The problems are complex and multifold; the solutions similarly so. Trawl fishing does not belong in a sustainably managed ocean. The waste is abhorrent. I have seen and normalized a magnitude of waste that brings to mind the lavish slaughter of the American buffalo (correlated so perfectly with the extension of the Transcontinental Railroad); the garbage can that a household fills each dinner with meat scrap, plastic wrap, wilted produce.
Regulatory measures requiring the discard of lucrative fish like black cod and halibut are necessary because, historically, these species have been overfished and stocks, currently, are low. Their meat is robust in flavor, fat, weight. They are celebrated fish. Conversely, less financially rewarding species like skates, sculpin, corals, urchins, grenadier, dogfish and starry flounder – I could go on, but I would fill pages – are discarded by trawlers every day by the tens of ton because, on shore, there is no eager, easy market, or because the vessel’s factory has not yet found an efficient mode of processing. Trawlers target mid-grade fish; the rest is a loss. The volume of discarded bycatch speaks to the blind, foolhardy nature of trawl fishing.

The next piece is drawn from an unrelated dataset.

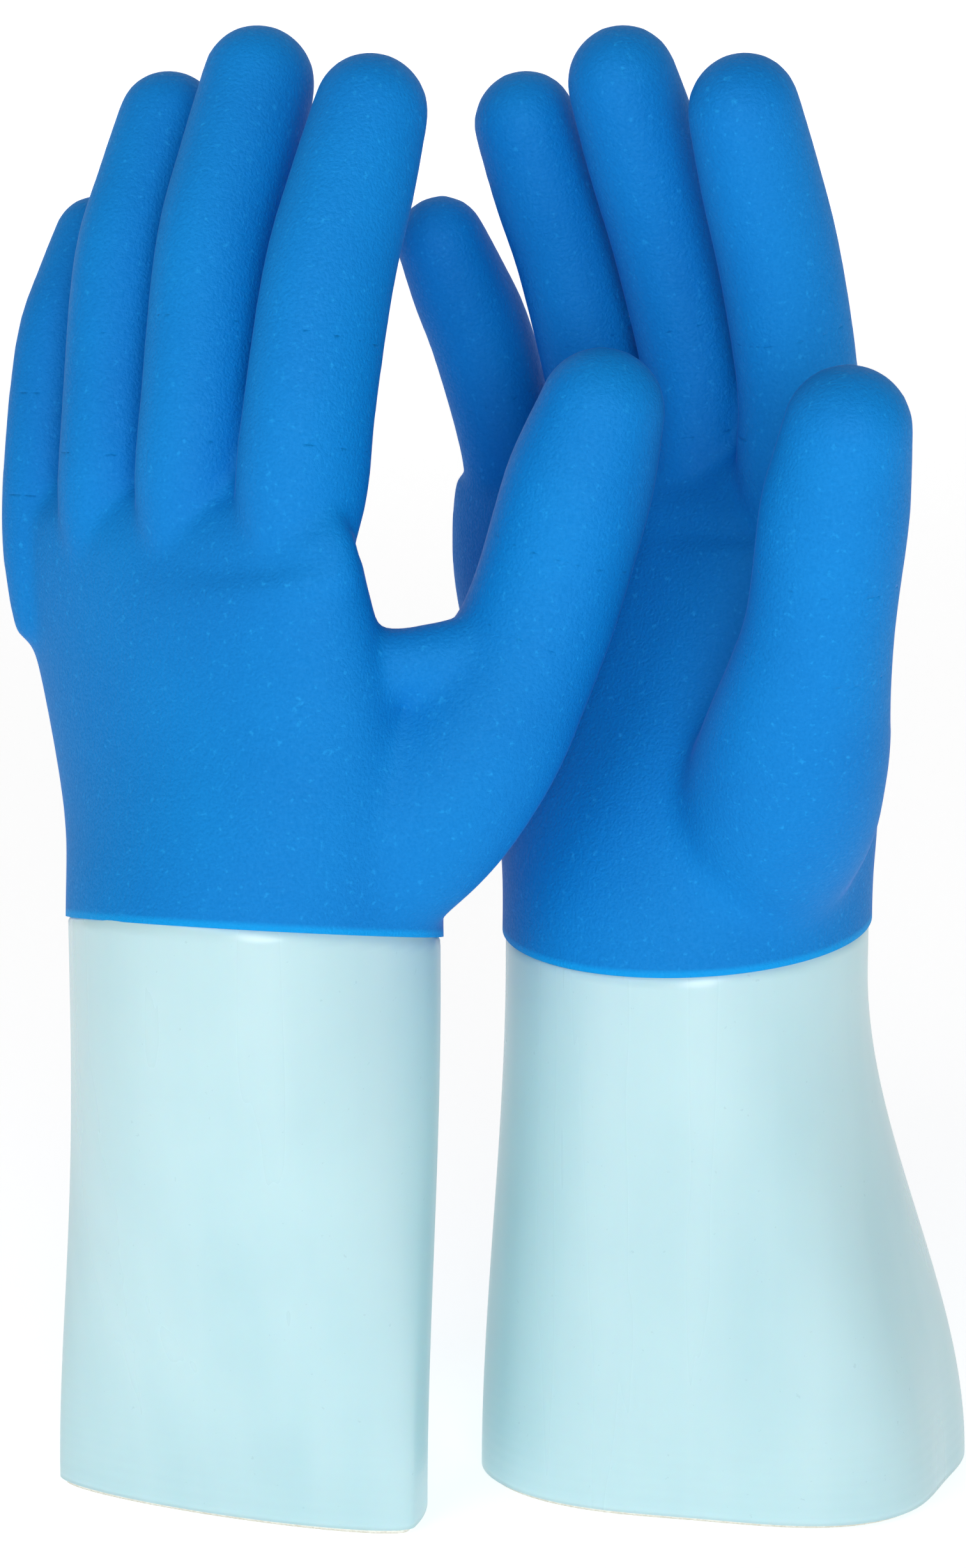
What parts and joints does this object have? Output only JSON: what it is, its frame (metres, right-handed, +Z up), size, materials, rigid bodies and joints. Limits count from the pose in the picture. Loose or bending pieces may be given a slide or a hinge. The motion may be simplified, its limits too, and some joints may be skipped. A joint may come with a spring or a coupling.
{
  "type": "cryogenic gloves",
  "caption": "Pair of long lined rubber gauntlets with textured dipped hands, curled jointed fingers and smooth pale cuffs, standing on their open ends.",
  "frame": {"origin": "centre of the pair on the ground, at the middle of its outline seen from above", "axes": "+Z up along the gloves from the cuff rims to the fingertips; +Y from the viewer who sees the left glove's back and the right glove's palm; +X towards that viewer's right"},
  "size_m": [0.2218, 0.1393, 0.3306],
  "materials": {
    "blue_coat": "matte, fine sand texture",
    "pale_shell": "smooth, glossy",
    "knit_liner": "knitted, soft"
  },
  "bodies": {
    "left_gauntlet": {"left_cuff_shell": "pale_shell", "left_cuff_liner": "knit_liner", "left_hand_coat": "blue_coat", "left_hand_liner": "knit_liner", "left_index_root_coat": "blue_coat", "left_middle_root_coat": "blue_coat", "left_ring_root_coat": "blue_coat", "left_little_root_coat": "blue_coat", "left_thumb_root_coat": "blue_coat"},
    "left_index_base": {"left_index_base_coat": "blue_coat", "left_index_base_liner": "knit_liner"},
    "left_index_tip": {"left_index_tip_coat": "blue_coat", "left_index_tip_liner": "knit_liner"},
    "left_middle_base": {"left_middle_base_coat": "blue_coat", "left_middle_base_liner": "knit_liner"},
    "left_middle_tip": {"left_middle_tip_coat": "blue_coat", "left_middle_tip_liner": "knit_liner"},
    "left_ring_base": {"left_ring_base_coat": "blue_coat", "left_ring_base_liner": "knit_liner"},
    "left_ring_tip": {"left_ring_tip_coat": "blue_coat", "left_ring_tip_liner": "knit_liner"},
    "left_little_base": {"left_little_base_coat": "blue_coat", "left_little_base_liner": "knit_liner"},
    "left_little_tip": {"left_little_tip_coat": "blue_coat", "left_little_tip_liner": "knit_liner"},
    "left_thumb_base": {"left_thumb_base_coat": "blue_coat", "left_thumb_base_liner": "knit_liner"},
    "left_thumb_tip": {"left_thumb_tip_coat": "blue_coat", "left_thumb_tip_liner": "knit_liner"},
    "right_gauntlet": {"right_cuff_shell": "pale_shell", "right_cuff_liner": "knit_liner", "right_hand_coat": "blue_coat", "right_hand_liner": "knit_liner", "right_index_root_coat": "blue_coat", "right_middle_root_coat": "blue_coat", "right_ring_root_coat": "blue_coat", "right_little_root_coat": "blue_coat", "right_thumb_root_coat": "blue_coat"},
    "right_index_base": {"right_index_base_coat": "blue_coat", "right_index_base_liner": "knit_liner"},
    "right_index_tip": {"right_index_tip_coat": "blue_coat", "right_index_tip_liner": "knit_liner"},
    "right_middle_base": {"right_middle_base_coat": "blue_coat", "right_middle_base_liner": "knit_liner"},
    "right_middle_tip": {"right_middle_tip_coat": "blue_coat", "right_middle_tip_liner": "knit_liner"},
    "right_ring_base": {"right_ring_base_coat": "blue_coat", "right_ring_base_liner": "knit_liner"},
    "right_ring_tip": {"right_ring_tip_coat": "blue_coat", "right_ring_tip_liner": "knit_liner"},
    "right_little_base": {"right_little_base_coat": "blue_coat", "right_little_base_liner": "knit_liner"},
    "right_little_tip": {"right_little_tip_coat": "blue_coat", "right_little_tip_liner": "knit_liner"},
    "right_thumb_base": {"right_thumb_base_coat": "blue_coat", "right_thumb_base_liner": "knit_liner"},
    "right_thumb_tip": {"right_thumb_tip_coat": "blue_coat", "right_thumb_tip_liner": "knit_liner"}
  },
  "joints": [
    {"name": "left_index_root", "type": "hinge", "parent": "left_gauntlet", "child": "left_index_base", "pos_m": [-0.03833, -0.02572, 0.253], "axis": [-0.6947, 0.7193, 0], "range_deg": [-10, 30], "stiffness_Nm_per_rad": 0.1},
    {"name": "left_index_knuckle", "type": "hinge", "parent": "left_index_base", "child": "left_index_tip", "pos_m": [-0.03435, -0.02049, 0.279], "axis": [-0.6947, 0.7193, 0], "range_deg": [-10, 50], "stiffness_Nm_per_rad": 0.1},
    {"name": "left_middle_root", "type": "hinge", "parent": "left_gauntlet", "child": "left_middle_base", "pos_m": [-0.06125, -0.00991, 0.2515], "axis": [-0.6947, 0.7193, 0], "range_deg": [-10, 30], "stiffness_Nm_per_rad": 0.1},
    {"name": "left_middle_knuckle", "type": "hinge", "parent": "left_middle_base", "child": "left_middle_tip", "pos_m": [-0.05843, -0.00203, 0.282], "axis": [-0.6947, 0.7193, 0], "range_deg": [-10, 50], "stiffness_Nm_per_rad": 0.1},
    {"name": "left_ring_root", "type": "hinge", "parent": "left_gauntlet", "child": "left_ring_base", "pos_m": [-0.08066, 0.00875, 0.246], "axis": [-0.6947, 0.7193, 0], "range_deg": [-10, 30], "stiffness_Nm_per_rad": 0.1},
    {"name": "left_ring_knuckle", "type": "hinge", "parent": "left_ring_base", "child": "left_ring_tip", "pos_m": [-0.0784, 0.01649, 0.277], "axis": [-0.6947, 0.7193, 0], "range_deg": [-10, 50], "stiffness_Nm_per_rad": 0.1},
    {"name": "left_little_root", "type": "hinge", "parent": "left_gauntlet", "child": "left_little_base", "pos_m": [-0.09701, 0.02785, 0.234], "axis": [-0.6947, 0.7193, 0], "range_deg": [-10, 30], "stiffness_Nm_per_rad": 0.1},
    {"name": "left_little_knuckle", "type": "hinge", "parent": "left_little_base", "child": "left_little_tip", "pos_m": [-0.0947, 0.03481, 0.258], "axis": [-0.6947, 0.7193, 0], "range_deg": [-10, 50], "stiffness_Nm_per_rad": 0.1},
    {"name": "left_thumb_root", "type": "hinge", "parent": "left_gauntlet", "child": "left_thumb_base", "pos_m": [0.01128, -0.01952, 0.21], "axis": [0.7193, 0.6947, 0], "range_deg": [-35, 10], "stiffness_Nm_per_rad": 0.1},
    {"name": "left_thumb_knuckle", "type": "hinge", "parent": "left_thumb_base", "child": "left_thumb_tip", "pos_m": [0.01763, -0.02033, 0.2325], "axis": [0.7193, 0.6947, 0], "range_deg": [-50, 10], "stiffness_Nm_per_rad": 0.1},
    {"name": "right_glove_lift", "type": "slide", "parent": "left_gauntlet", "child": "right_gauntlet", "axis": [0.42, 0.58, 0.698], "range_m": [0, 0.4]},
    {"name": "right_index_root", "type": "hinge", "parent": "right_gauntlet", "child": "right_index_base", "pos_m": [0.06641, 0.0059, 0.253], "axis": [0.8192, -0.5736, 0], "range_deg": [-10, 30], "stiffness_Nm_per_rad": 0.1},
    {"name": "right_index_knuckle", "type": "hinge", "parent": "right_index_base", "child": "right_index_tip", "pos_m": [0.06187, 0.00115, 0.279], "axis": [0.8192, -0.5736, 0], "range_deg": [-10, 50], "stiffness_Nm_per_rad": 0.1},
    {"name": "right_middle_root", "type": "hinge", "parent": "right_gauntlet", "child": "right_middle_base", "pos_m": [0.04721, 0.02607, 0.2515], "axis": [0.8192, -0.5736, 0], "range_deg": [-10, 30], "stiffness_Nm_per_rad": 0.1},
    {"name": "right_middle_knuckle", "type": "hinge", "parent": "right_middle_base", "child": "right_middle_tip", "pos_m": [0.03987, 0.02204, 0.282], "axis": [0.8192, -0.5736, 0], "range_deg": [-10, 50], "stiffness_Nm_per_rad": 0.1},
    {"name": "right_ring_root", "type": "hinge", "parent": "right_gauntlet", "child": "right_ring_base", "pos_m": [0.02574, 0.04231, 0.246], "axis": [0.8192, -0.5736, 0], "range_deg": [-10, 30], "stiffness_Nm_per_rad": 0.1},
    {"name": "right_ring_knuckle", "type": "hinge", "parent": "right_ring_base", "child": "right_ring_tip", "pos_m": [0.01845, 0.03887, 0.277], "axis": [0.8192, -0.5736, 0], "range_deg": [-10, 50], "stiffness_Nm_per_rad": 0.1},
    {"name": "right_little_root", "type": "hinge", "parent": "right_gauntlet", "child": "right_little_base", "pos_m": [0.00432, 0.05548, 0.234], "axis": [0.8192, -0.5736, 0], "range_deg": [-10, 30], "stiffness_Nm_per_rad": 0.1},
    {"name": "right_little_knuckle", "type": "hinge", "parent": "right_little_base", "child": "right_little_tip", "pos_m": [-0.00219, 0.05211, 0.258], "axis": [0.8192, -0.5736, 0], "range_deg": [-10, 50], "stiffness_Nm_per_rad": 0.1},
    {"name": "right_thumb_root", "type": "hinge", "parent": "right_gauntlet", "child": "right_thumb_base", "pos_m": [0.06805, -0.04407, 0.21], "axis": [0.5736, 0.8192, 0], "range_deg": [-35, 10], "stiffness_Nm_per_rad": 0.1},
    {"name": "right_thumb_knuckle", "type": "hinge", "parent": "right_thumb_base", "child": "right_thumb_tip", "pos_m": [0.06985, -0.05022, 0.2325], "axis": [0.5736, 0.8192, 0], "range_deg": [-50, 10], "stiffness_Nm_per_rad": 0.1}
  ]
}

Billions of dollars in meat are taken from the North Pacific each year, supporting a broad financial ecosystem, families, fish traders and coastal businesses. The continuance of this ecosystem, however, requires an ocean healthy, balanced and unscarred enough to support life.
[1] Codend: rearmost section of active trawl net, into which netted fish are funneled. Codends, depending on the target fish, can often catch and hold between thirty to two hundred metric tons.
[2] Grundéns: Common brand of heavy-duty commercial fishing jackets and bibs. Quintessential (often orange) rain slicks worn by cold-weather fishermen and women.
[3] Wheelhouse: Command area and highest point in the vessel, from which the captain and mate guide the setting and hauling of nets, and make vessel decisions. E.g. Should we target Pacific Ocean Perch or Yellowfin? Should we fish through bad weather or shelter behind an island?